Computational LPPL Fit to Financial Bubbles

TL;DR

This paper introduces a parallel Levenberg-Marquardt algorithm to efficiently fit the LPPL model to financial data, improving speed and accuracy in detecting market bubbles and their critical times.

Contribution

It presents a novel parallel algorithm for LPPL fitting, enhancing computational efficiency and providing new methods for initial solution selection and Jacobian computation.

Findings

Speedup of over four times compared to sequential algorithms

Effective identification of bubble critical times

Improved accuracy in LPPL model fitting

Abstract

The log-periodic power law (LPPL) is a model of asset prices during endogenous bubbles. If the on-going development of a bubble is suspected, asset prices can be fit numerically to the LPPL law.

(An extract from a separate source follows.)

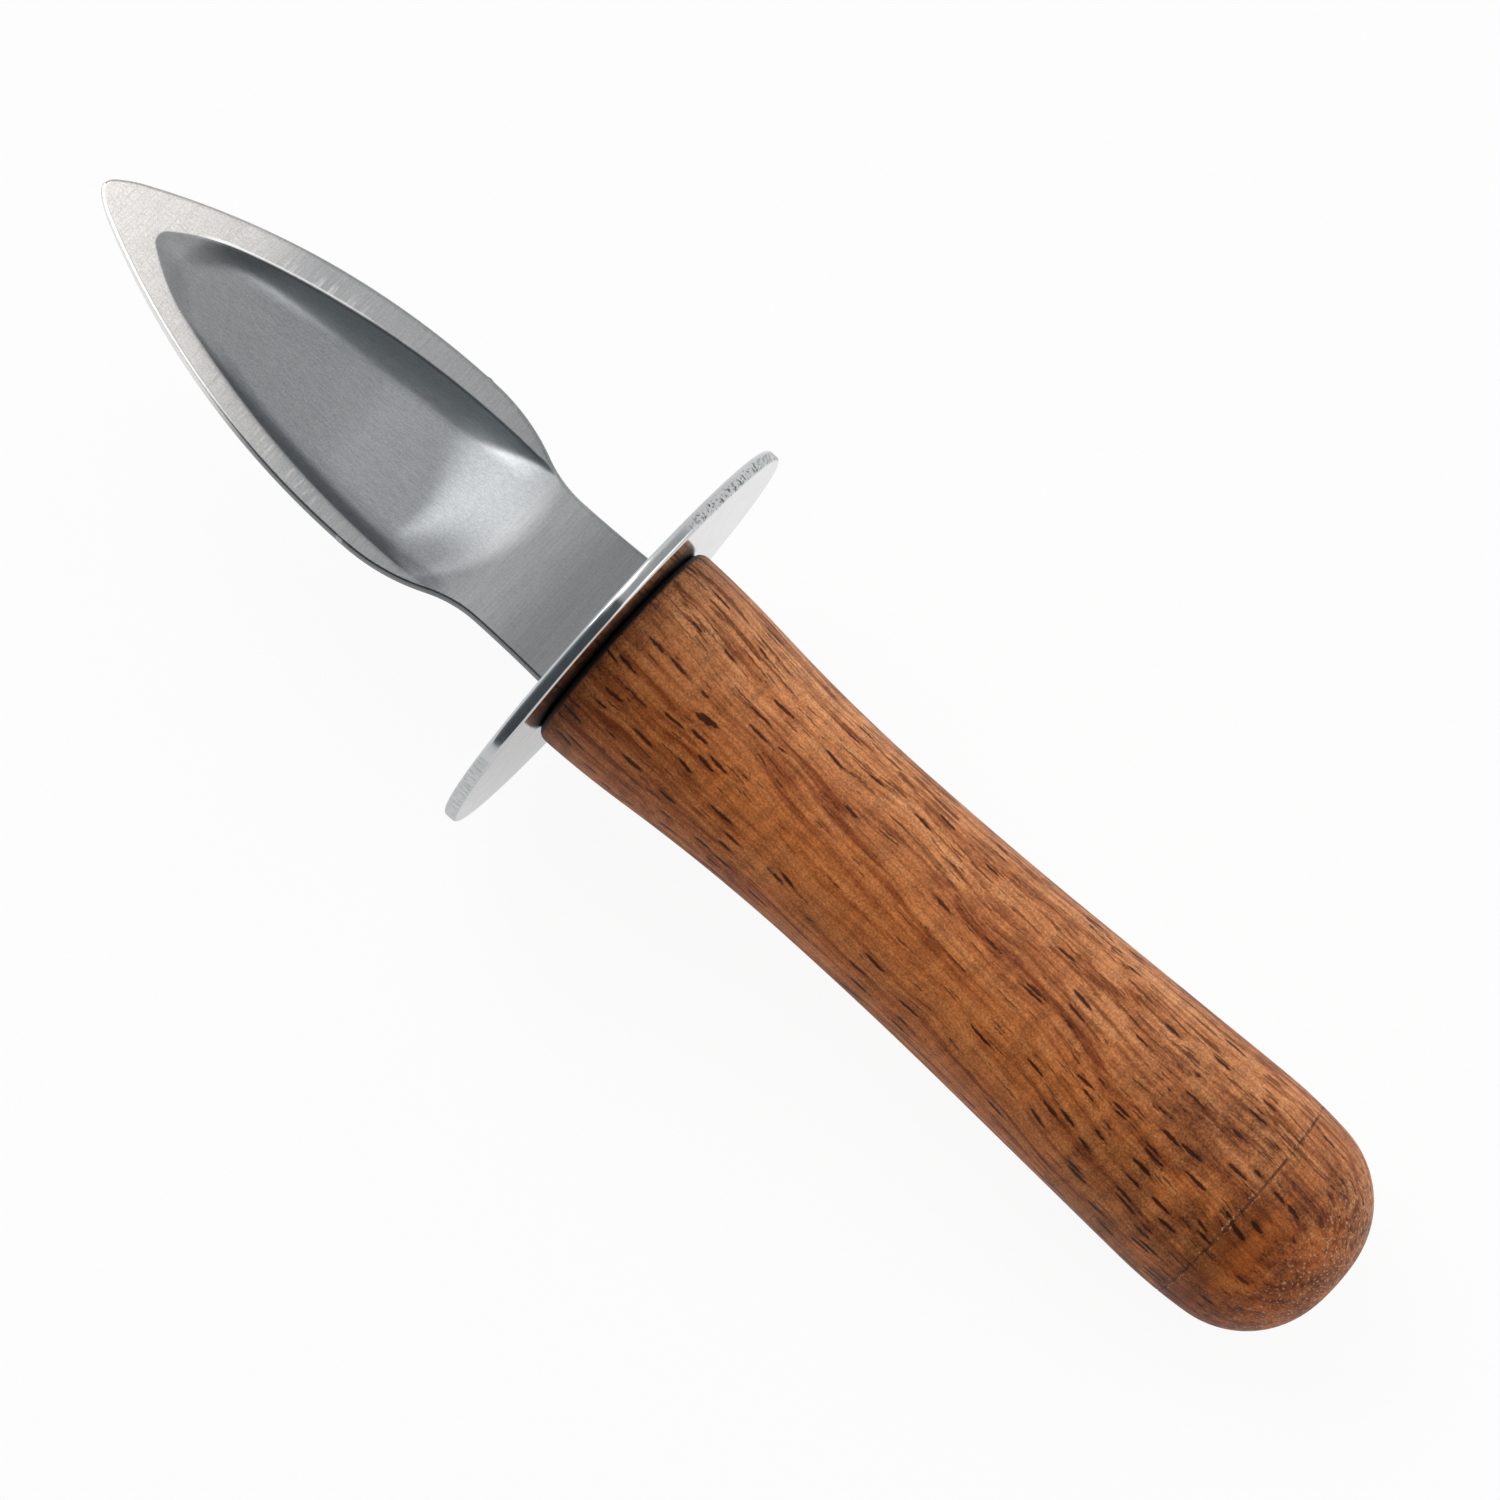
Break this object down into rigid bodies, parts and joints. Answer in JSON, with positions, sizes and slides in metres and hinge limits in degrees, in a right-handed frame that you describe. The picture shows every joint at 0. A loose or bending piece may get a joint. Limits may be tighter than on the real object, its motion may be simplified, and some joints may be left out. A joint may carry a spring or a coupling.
{
  "type": "oyster knife",
  "caption": "Oyster knife: short spear-shaped steel blade with a pressed hollow, a round disc hand guard and a turned wooden handle.",
  "frame": {"origin": "centre of the guard disc, on the knife's axis, halfway through the disc's thickness", "axes": "+X runs along the knife towards the tip, +Y runs across the blade, +Z comes out of the hollow side of the blade"},
  "size_m": [0.1655, 0.0488, 0.0488],
  "materials": {
    "blade": "satin stainless sheet",
    "guard": "polished stainless sheet, sheared rim",
    "handle": "turned open-pored hardwood, thin satin lacquer",
    "tang_resin": "set resin"
  },
  "bodies": {
    "root": {"blade": "blade", "guard": "guard", "handle": "handle", "tang_resin": "tang_resin"}
  },
  "joints": []
}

The best solutions can then indicate whether a bubble is in progress and, if so, the bubble critical time (i.e., when the bubble is expected to burst). Consequently, the LPPL model is useful only if the data can be fit to the model with algorithms that are accurate and computationally efficient. In this paper, we address primarily the computational efficiency and secondarily the precision of the LPPL non-linear least-square fit. Specifically, we present a parallel Levenberg-Marquardt algorithm (LMA) for LPPL least-square fit that sped up computation of more than a factor of four over a sequential LMA on historical and synthetic price series. Additionally, we isolate a linear sub-structure of the LPPL least-square fit that can be paired with an exact computation of the Jacobian, give new settings for the Levenberg-Marquardt damping factor, and describe a heuristic method to choose initial solutions.